Author | Robert Browning |
---|---|
Language | English |
Genre | Blank verse poem |
Publisher | Smith, Elder & Co. |
Publication date | 1873 |
Publication place | United Kingdom |
Media type | Print (hardback) |
Pages | 282 pp |
Red Cotton Night-Cap Country, or Turf and Towers (1873) is a poem in blank verse by Robert Browning. It tells a story of sexual intrigue, religious obsession and violent death in contemporary Paris and Normandy, closely based on the true story of the death, supposedly by suicide, of the jewellery heir Antoine Mellerio. Red Cotton Night-Cap Country has never been one of Browning's more popular poems, originally because of the perceived sordidness of the story, and later on grounds thus summarised by the critic C. H. Herford:
The poet followed on the heels of the journalist, and borrowed, it must be owned, not a little of his methods. If any poem of Browning's may be compared to versified special correspondence, it is this.

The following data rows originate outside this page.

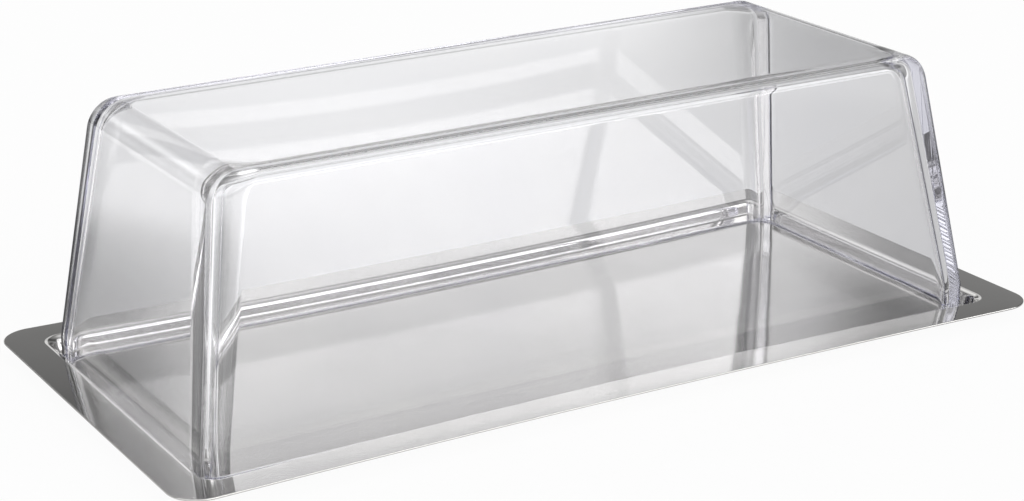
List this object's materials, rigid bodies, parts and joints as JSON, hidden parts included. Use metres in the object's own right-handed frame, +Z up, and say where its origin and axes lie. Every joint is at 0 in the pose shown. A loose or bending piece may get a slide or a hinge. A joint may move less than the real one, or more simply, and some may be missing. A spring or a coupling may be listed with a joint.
{
  "type": "covered loaf cake tray",
  "caption": "Shallow polished sheet tray with a flat rim and pressed recess, and a clear drafted box cover that lifts off and stands in the recess.",
  "frame": {"origin": "centre of the tray's underside, on the table", "axes": "+X along the tray's length, +Y across it, +Z up"},
  "size_m": [0.36, 0.184, 0.1041],
  "materials": {
    "steel_tray": "mirror-polished stainless sheet with a faint haze",
    "clear_cover": "clear, glossy, slightly cool tint at the edges"
  },
  "bodies": {
    "tray": {"steel_tray": "steel_tray"},
    "cover": {"clear_cover": "clear_cover"}
  },
  "joints": [
    {"name": "cover_lift", "type": "slide", "parent": "tray", "child": "cover", "axis": [0, 0, 1], "range_m": [0, 0.15]}
  ]
}
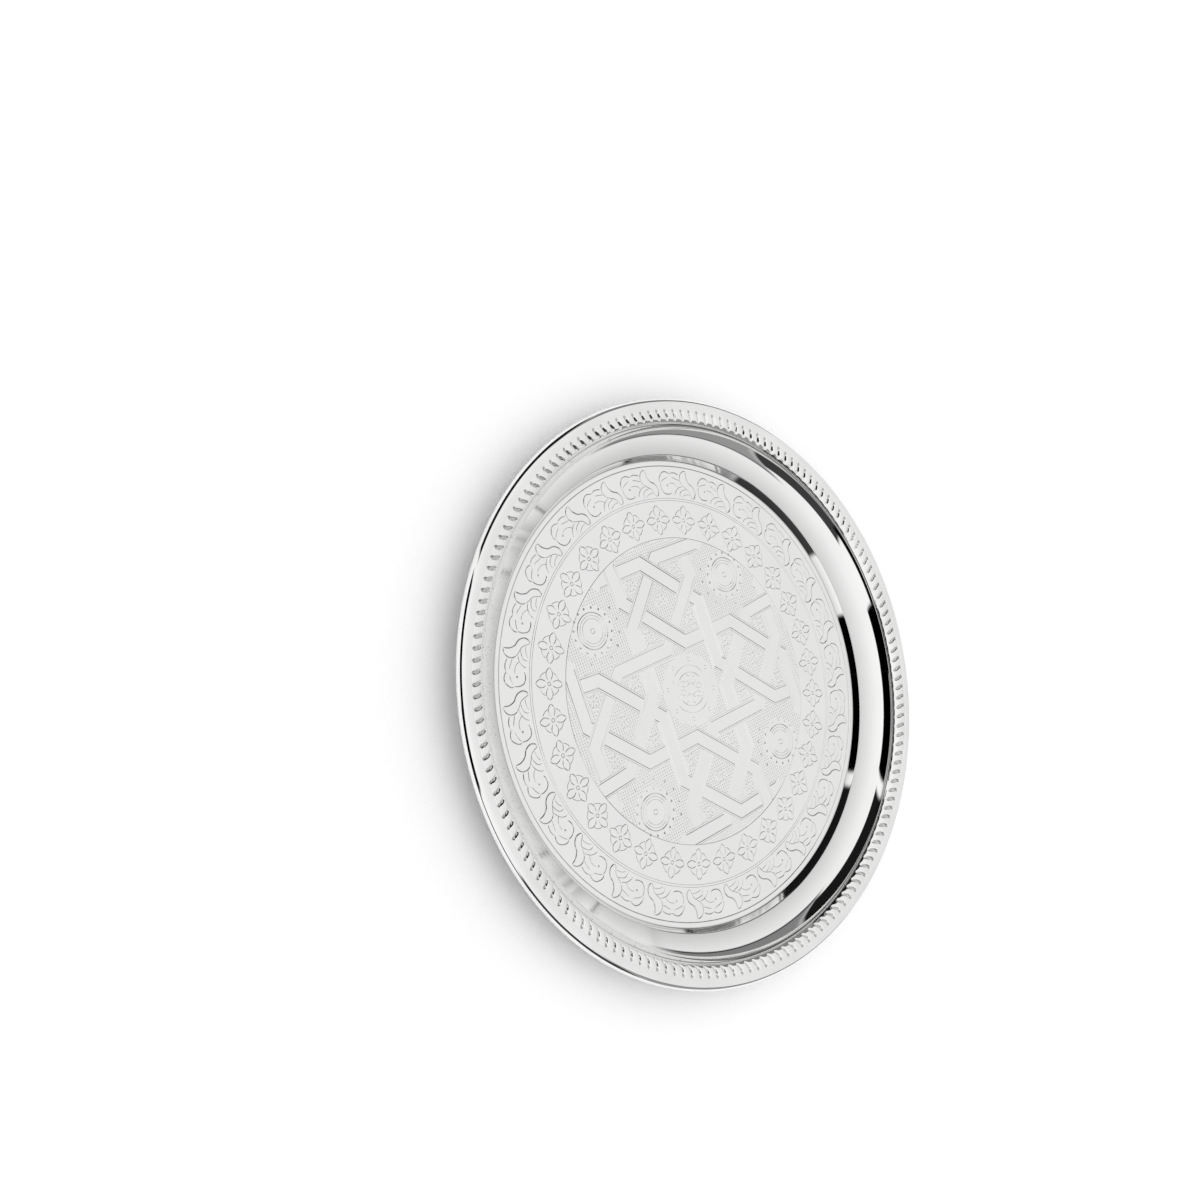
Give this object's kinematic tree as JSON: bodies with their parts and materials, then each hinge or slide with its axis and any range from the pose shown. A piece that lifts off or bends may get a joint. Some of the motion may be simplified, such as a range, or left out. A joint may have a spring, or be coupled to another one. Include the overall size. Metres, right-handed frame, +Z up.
{
  "type": "round salver",
  "caption": "Round polished silver salver with an engraved flat floor, stepped ledge and gadrooned border, for serving.",
  "frame": {"origin": "centre of the underside of the flat floor, which is the face the salver stands on", "axes": "+Z up through the middle of the salver; X and Y lie in the plane of the floor, which is round"},
  "size_m": [0.3, 0.3, 0.02],
  "materials": {
    "dish": "mirror-polished silver",
    "gadroon_border": "mirror-polished silver, die-struck",
    "rim_wire": "drawn wire"
  },
  "bodies": {
    "root": {"dish": "dish", "gadroon_border": "gadroon_border", "rim_wire": "rim_wire"}
  },
  "joints": []
}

He tells the story, in his own person, in blank verse of admirable ease and fluency, from which every pretence of poetry is usually remote. [1]
It opens by setting the scene in the Norman village of Saint-Rambert amid countryside which the poet discusses with his friend Anne Thackeray, the dedicatee of the poem. Since she has jokingly named the locale "White Cotton Night-Cap Country", from the somnolence of the Calvados district and the white caps worn by the inhabitants, Browning changes the colour to red by way of pointing up the passion of the story he is about to tell, and alluding to the bonnet rouge worn by the revolutionaries of 1789 and again during the Paris Commune. The poem now turns to the story of Léonce Miranda, the heir to a jewellery business, who is raised on a luxurious estate in Saint-Rambert in the shadow of the church towers mentioned in the poem's subtitle, and who is torn between the opposing demands of religious devotion and the sensual, materialist side of his nature – "turf", as Browning calls it. Miranda takes a mistress called Clara de Millefleurs, and houses her in a luxuriously renovated priory. Miranda's scandalised mother exacerbates his sense of guilt over this affair to such good effect that he tries to commit suicide by drowning himself in the Seine. He fails in this attempt, but on the death of his mother Miranda is more riddled with guilt than ever, and so breaks off his relationship with Clara and, while trying to burn her letters, mutilates himself by burning off both his hands. However, he resumes the affair and tries to work off his guilt by making donations to the church of La Ravissante near his home. He dies by throwing himself from the belvedere of the priory as an act of faith, believing that he will be miraculously borne by the angels of the Virgin Mary to La Ravissante. His will, which divides his estate between the Church and Clara, is contested by his "cousinry", who believe Miranda to have been insane when he made it, but the courts uphold the will, declaring Miranda's death to have been an accident.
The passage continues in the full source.